Filed Under:   Video Review   Hockey  
April 26, 2008 10:51 PM ET | Delete
I love your suggestions. That was a really awkward period of time during the game tonight. As the minutes went by, I kept wondering, was that a goal? Can't happen and they need a better system.
April 27, 2008 9:10 AM ET | Delete
I wonder how hard it would be to implant a chip into the puck. Then have a box in the goal that told you when the puck crossed the line. Heck you could make it a wire system and put in the posts and the goal line. You would also need to make sure that the puck had the same characteristics. I am sure that it could be done. Hell if a dog can get shocked when he leaves the yard cant we make a light that goes off when the puck crosses the goal line?

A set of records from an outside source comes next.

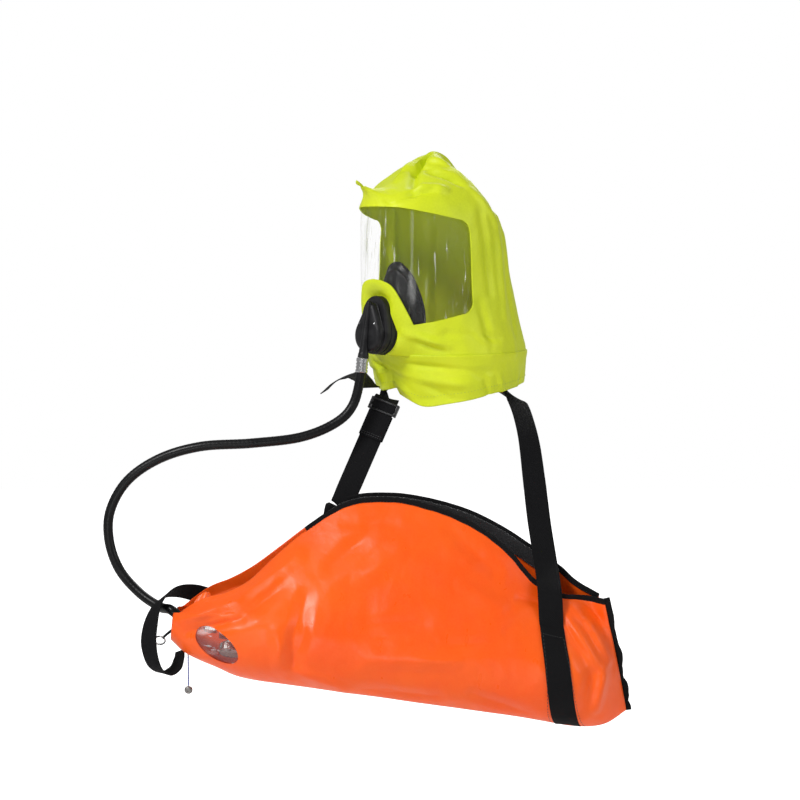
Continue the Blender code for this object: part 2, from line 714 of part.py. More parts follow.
def make_cylinder_group(parent):
    """Cylinder, valve body, gauge and fittings, in the bag frame: +X is u, -Y is n and +Z is v."""
    grey = paint("cylinder_paint")
    brass = paint("brass")
    plated = paint("plated_brass")
    length = CYLINDER_BASE_U - CYLINDER_NECK_U
    inner = CYLINDER_R - CYLINDER_WALL
    outer = CYLINDER_R
    profile = (
        (0, 10), (inner * 0.7, 12), (inner, 24), (inner, length - 62), (inner * 0.72, length - 40),
        (10, length - 22), (10, length), (17, length), (17, length - 14), (outer * 0.72, length - 32),
        (outer * 0.94, length - 48), (outer, length - 64), (outer, 16), (outer * 0.9, 4),
        (outer * 0.7, 0), (0, 4),
    )
    turned("gas_cylinder", profile, grey, parent, 28, (CYLINDER_BASE_U, 0, 0), (-1, 0, 0))
    make_bands(parent)
    neck = CYLINDER_NECK_U
    body = cylinder("valve_body", BODY_R, (neck - GAP, 0, 0), (BODY_END_U, 0, 0), sides=24)
    keep(body, plated, parent)
    stem = cylinder("body_stem", 9, (neck - 4, 0, 0), (neck + 16, 0, 0))
    nose = cylinder("body_nose", 7, (BODY_END_U + 4, 0, 0), (BODY_END_U - 10, 0, 0))
    u, v, n = GAUGE_DIRECTION
    out = Vector((u, -n, v))
    foot = Vector((GAUGE_U, 0, 0))
    boss = cylinder("gauge_boss", 6, foot, foot + out * (GAUGE_STEM - 4.5))
    fill = cylinder("fill_boss", 7, (neck - 16, 0, 0), (neck - 16, 0, 27))
    for piece in (stem, nose, boss, fill):
        boolean(body, cutter(piece, parent), "UNION")
    for name, radius, start, end in (
        ("pin_hole", 2.3, (PIN_U, 0, 6), (PIN_U, 0, 40)),
        ("relief_seat", 5.4, (neck - 30, 13, 0), (neck - 30, 30, 0)),
    ):
        boolean(body, cutter(cylinder(name, radius, start, end, sides=16), parent))
    keep(cylinder("relief_plug", 5.0, (neck - 30, 13.4, 0), (neck - 30, 21, 0), sides=6), brass, parent)
    turned(
        "port_cap",
        ((0, 12), (8.5, 12), (9.5, 10), (9.5, 0), (7.4, 0), (7.4, 8), (0, 8)),
        paint("cap_plastic"), parent, 20, (neck - 16, 0, 19.5), (0, 0, 1),
    )
    make_gauge(parent, out, plated)
    turned(
        "hose_nut",
        ((8.7, 16), (11, 16), (12, 14), (12, 2), (11, 0), (8.7, 0)),
        plated, parent, 6, (OUTLET_END_U + 4, 0, 0), (1, 0, 0),
    )
    tail = cylinder("hose_tail", 6.2, (BODY_END_U - 10.4, 0, 0), (OUTLET_END_U, 0, 0), sides=20)
    keep(tail, brass, parent)
    make_start_pin(parent)


def make_bands(parent):
    """Two webbing bands that hold the cylinder to the bag's back."""
    tape = paint("binding_tape")
    for name, u in (("cylinder_band_neck", -70), ("cylinder_band_base", 110)):
        low, high = CYLINDER_R + 0.5, CYLINDER_R + 0.5 + WEB
        profile = ((low, 25), (high, 25), (high, 0), (low, 0))
        turned(name, profile, tape, parent, 28, (u, 0, 0), (1, 0, 0))


def make_gauge(parent, out, plated):
    """Pressure gauge on its boss, looking along out."""
    centre = Vector((GAUGE_U, 0, 0)) + out * GAUGE_STEM
    bore = GAUGE_R - 1.2
    profile = ((0, 0), (bore, 0), (bore, 8), (GAUGE_R, 8), (GAUGE_R, -1), (GAUGE_R - 3, -4), (0, -4))
    turned("gauge_case", profile, plated, parent, 24, centre, out)
    white = paint("dial_white")
    ring = GAUGE_R - 1.6
    turned("gauge_dial", ((1.0, 1.4), (ring, 1.4), (ring, 0.4), (1.0, 0.4)), white, parent, 24, centre, out)
    lens = paint("gauge_lens")
    turned("gauge_lens", ((0, 7.6), (ring, 7.6), (ring, 6.4), (0, 6.4)), lens, parent, 24, centre, out)
    turn = Vector((0, 0, 1)).rotation_difference(out).to_matrix()
    hand = [(-1.0, -4.0), (1.0, -4.0), (0.35, 10.5), (-0.35, 10.5)]
    rings = [[(centre + turn @ Vector((x, y, z))) * MM for x, y in hand] for z in (2.6, 3.2)]
    needle = loft("gauge_needle", rings, paint("needle_black"), parent)
    hub = cylinder("needle_hub", 1.6, centre + out * 2.2, centre + out * 4.4, sides=12)
    boolean(needle, cutter(hub, parent), "UNION")
    pivot(needle, centre * MM)


def make_start_pin(parent):
    """The pin that holds the valve shut, with its split ring and the lanyard to the bag's mouth."""
    steel = paint("bright_steel")
    pin = cylinder("start_pin", 1.8, (PIN_U, 0, 7), (PIN_U, 0, 27), sides=12)
    keep(pin, steel, parent)
    head = cylinder("pin_head", 3.2, (PIN_U, 0, 24), (PIN_U, 0, 30), sides=12)
    boolean(pin, cutter(head, parent), "UNION")
    eye = cylinder("pin_eye", 1.3, (PIN_U, -5, 27.2), (PIN_U, 5, 27.2), sides=10)
    boolean(pin, cutter(eye, parent))
    pivot(pin, mm(PIN_U, 0, 0))

    def ring(bm):
        placed = Matrix.Translation(mm(PIN_U, 0, 33.4)) @ Matrix.Rotation(math.radians(90), 4, "Y")
        torus_faces(bm, 6.6 * MM, 0.8 * MM, 20, 8, placed)
    pivot(keep(mesh_object("pin_ring", ring), steel, parent), mm(PIN_U, 0, 0))


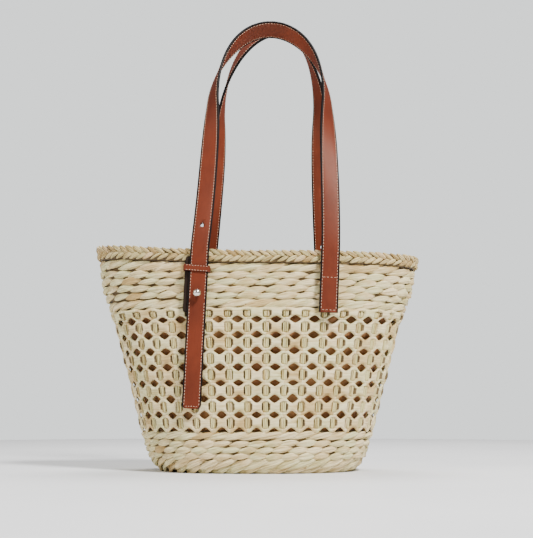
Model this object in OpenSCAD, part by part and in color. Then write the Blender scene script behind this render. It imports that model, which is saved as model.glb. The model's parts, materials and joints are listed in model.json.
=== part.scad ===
// Woven beach bag: an oval openwork basket with two folding shoulder handles.
// Every row of weaving, the warps, the lining and each leather or metal piece is a node of its own.
// Millimetres, Z up, the bag stands on z = 0 and its long side lies along X.

/* [Node] */

// Node to draw, or all of them

/* [Basket] */

// Length of the mouth
mouth_length = 335; // [330:1:340]
// Depth of the mouth, front to back
mouth_depth = 120; // [118:1:124]
// Height from the floor to the top of the rim braid
body_height = 221.5; // [220:0.5:223]
// Length of the basket at the floor line, before the base curves under
foot_length = 216; // [214:1:226]
// Depth of the basket at the floor line, before the base curves under
foot_depth = 152; // [150:1:154]
// How far the upper band stands out past the straight taper
band_flare = 4.8; // [3:0.2:6]
// How much higher the rim stands at the left end
left_rise = 12; // [0:1:14]
// Squareness of the oval, where 2 is an ellipse
squareness = 2.3; // [2.1:0.1:2.6]
// Number of warps round the basket
warp_count = 38; // [36:2:38]

/* [Rows] */

// Height of the rim braid
braid_height = 12.6; // [12:0.2:13]
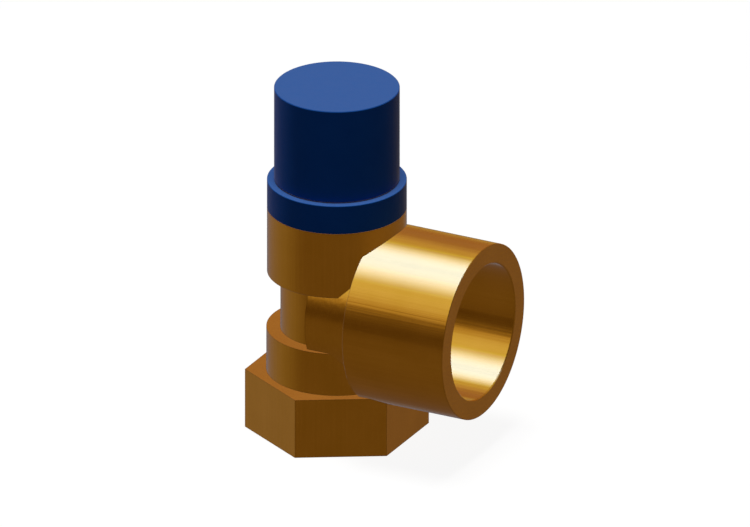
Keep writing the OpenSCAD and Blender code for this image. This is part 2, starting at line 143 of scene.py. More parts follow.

April 27, 2008 2:09 PM ET | Delete
Consistency from rink to rink is a joke, both in cameras and lighting. How hard would it be to put cameras inside the posts, top and bottom, 4 per net:2 at ice level on the redline and 2 in the top corners looking down? For that matter, they could also have some facing out for the high-stick rulings. All of them just slightly recessed in the posts so they don't get damaged. Seems pretty simple to me.
April 28, 2008 1:46 PM ET | Delete
for the sensor or chip in the puck, one problem...How to determine if the entire puck crosses the goal line?
April 29, 2008 5:34 AM ET | Delete
You make it so the line under the ice is back the amount of the radius of the puck from the goal line. that way if the chip is in the center the whole puck would have to cross in order for it to go off. Thats just one way of doing it...
April 29, 2008 6:03 PM ET | Delete
Lets say the puck is on edge, or vertical as it crosses the goal line. It will not reach the line and a goal will be waved off. Logistically, it is not possible to insert a chip. Perhaps a 3 dimensional sensor that tells when the volume of air within the net is displaced an equivalent value to the volume of the puck...., something that does not involve chipping the puck, just cameras that sense when the entire puck is past the line.